Job
Exactly the lines from the start of the data through the line containing "END_GAP = 0.0008" should be output, with both ends kept and nothing added.

------------

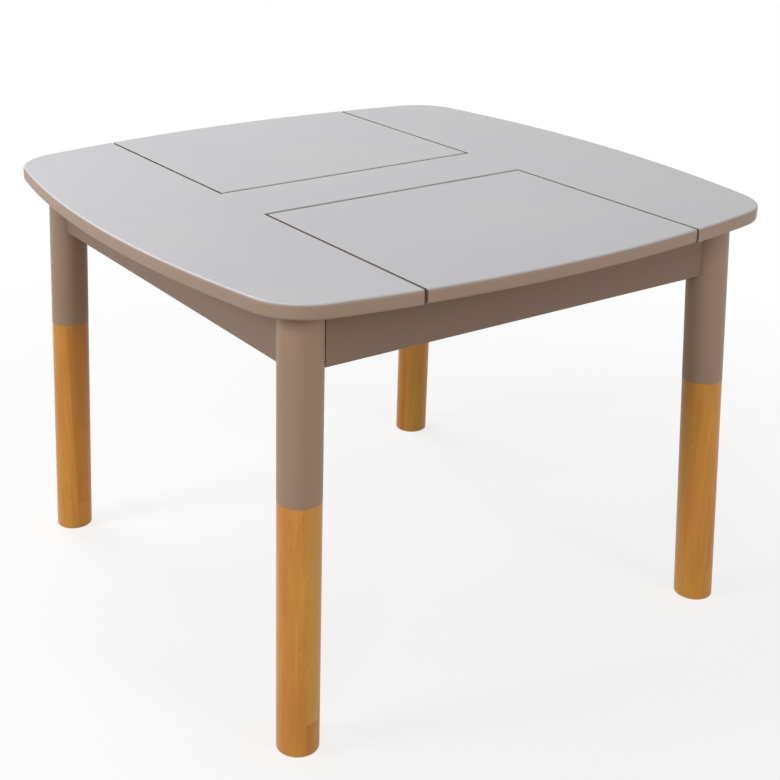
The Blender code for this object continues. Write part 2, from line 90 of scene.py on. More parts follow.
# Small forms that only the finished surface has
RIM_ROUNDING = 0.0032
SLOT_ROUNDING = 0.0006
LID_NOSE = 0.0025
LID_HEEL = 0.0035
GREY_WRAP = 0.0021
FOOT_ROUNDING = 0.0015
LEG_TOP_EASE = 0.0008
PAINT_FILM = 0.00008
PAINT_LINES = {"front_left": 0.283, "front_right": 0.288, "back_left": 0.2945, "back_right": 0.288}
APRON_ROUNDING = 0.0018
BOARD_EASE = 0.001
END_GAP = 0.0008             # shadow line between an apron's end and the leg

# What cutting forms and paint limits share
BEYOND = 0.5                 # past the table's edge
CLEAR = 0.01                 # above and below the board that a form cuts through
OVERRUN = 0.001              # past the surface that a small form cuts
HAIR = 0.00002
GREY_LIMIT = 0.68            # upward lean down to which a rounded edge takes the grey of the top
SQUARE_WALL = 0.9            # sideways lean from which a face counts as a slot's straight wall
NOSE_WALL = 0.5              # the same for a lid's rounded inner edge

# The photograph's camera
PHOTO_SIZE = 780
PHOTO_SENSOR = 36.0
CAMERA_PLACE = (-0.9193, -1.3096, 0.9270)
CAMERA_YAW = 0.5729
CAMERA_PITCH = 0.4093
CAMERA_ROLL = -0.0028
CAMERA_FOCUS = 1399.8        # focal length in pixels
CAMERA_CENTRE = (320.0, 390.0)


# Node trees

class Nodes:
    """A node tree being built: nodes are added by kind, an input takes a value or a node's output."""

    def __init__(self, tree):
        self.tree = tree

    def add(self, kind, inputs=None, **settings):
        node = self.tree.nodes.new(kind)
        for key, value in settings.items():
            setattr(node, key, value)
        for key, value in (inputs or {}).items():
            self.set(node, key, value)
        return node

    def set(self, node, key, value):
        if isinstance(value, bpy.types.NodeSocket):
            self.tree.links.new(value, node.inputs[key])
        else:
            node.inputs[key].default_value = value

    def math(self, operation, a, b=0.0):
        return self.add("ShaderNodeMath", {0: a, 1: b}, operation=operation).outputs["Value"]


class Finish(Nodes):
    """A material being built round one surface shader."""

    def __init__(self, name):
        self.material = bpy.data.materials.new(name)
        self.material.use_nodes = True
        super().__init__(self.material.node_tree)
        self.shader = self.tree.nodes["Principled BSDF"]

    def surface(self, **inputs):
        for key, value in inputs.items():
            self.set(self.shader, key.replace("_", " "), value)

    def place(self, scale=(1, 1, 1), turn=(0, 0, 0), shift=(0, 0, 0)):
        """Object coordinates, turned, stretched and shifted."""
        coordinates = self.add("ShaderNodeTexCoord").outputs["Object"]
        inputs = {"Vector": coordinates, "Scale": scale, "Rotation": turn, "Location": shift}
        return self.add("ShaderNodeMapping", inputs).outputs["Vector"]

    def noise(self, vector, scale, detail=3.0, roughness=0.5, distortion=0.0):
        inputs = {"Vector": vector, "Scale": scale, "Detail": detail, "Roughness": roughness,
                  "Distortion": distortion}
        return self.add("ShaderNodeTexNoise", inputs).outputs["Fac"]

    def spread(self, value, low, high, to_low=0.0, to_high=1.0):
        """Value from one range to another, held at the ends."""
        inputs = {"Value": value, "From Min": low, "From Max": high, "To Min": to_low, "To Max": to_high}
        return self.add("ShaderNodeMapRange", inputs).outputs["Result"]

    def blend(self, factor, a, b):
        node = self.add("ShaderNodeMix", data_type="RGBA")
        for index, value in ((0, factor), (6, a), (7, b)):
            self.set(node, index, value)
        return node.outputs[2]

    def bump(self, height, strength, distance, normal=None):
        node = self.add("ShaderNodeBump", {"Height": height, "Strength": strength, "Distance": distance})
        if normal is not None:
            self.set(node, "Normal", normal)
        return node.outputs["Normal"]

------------

The completed task
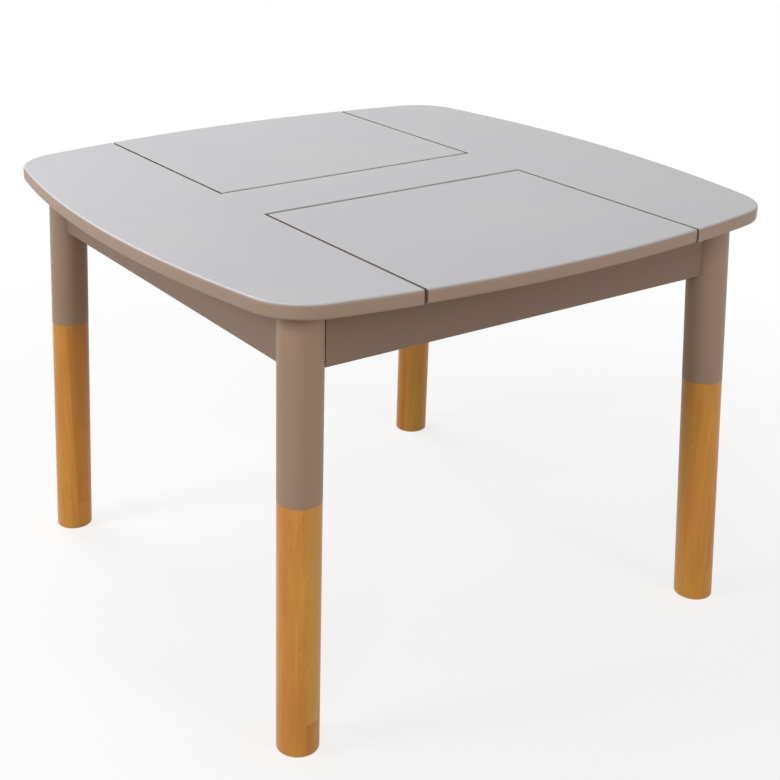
The Blender code for this object continues. Write part 2, from line 90 of scene.py on. More parts follow.
# Small forms that only the finished surface has
RIM_ROUNDING = 0.0032
SLOT_ROUNDING = 0.0006
LID_NOSE = 0.0025
LID_HEEL = 0.0035
GREY_WRAP = 0.0021
FOOT_ROUNDING = 0.0015
LEG_TOP_EASE = 0.0008
PAINT_FILM = 0.00008
PAINT_LINES = {"front_left": 0.283, "front_right": 0.288, "back_left": 0.2945, "back_right": 0.288}
APRON_ROUNDING = 0.0018
BOARD_EASE = 0.001
END_GAP = 0.0008             # shadow line between an apron's end and the leg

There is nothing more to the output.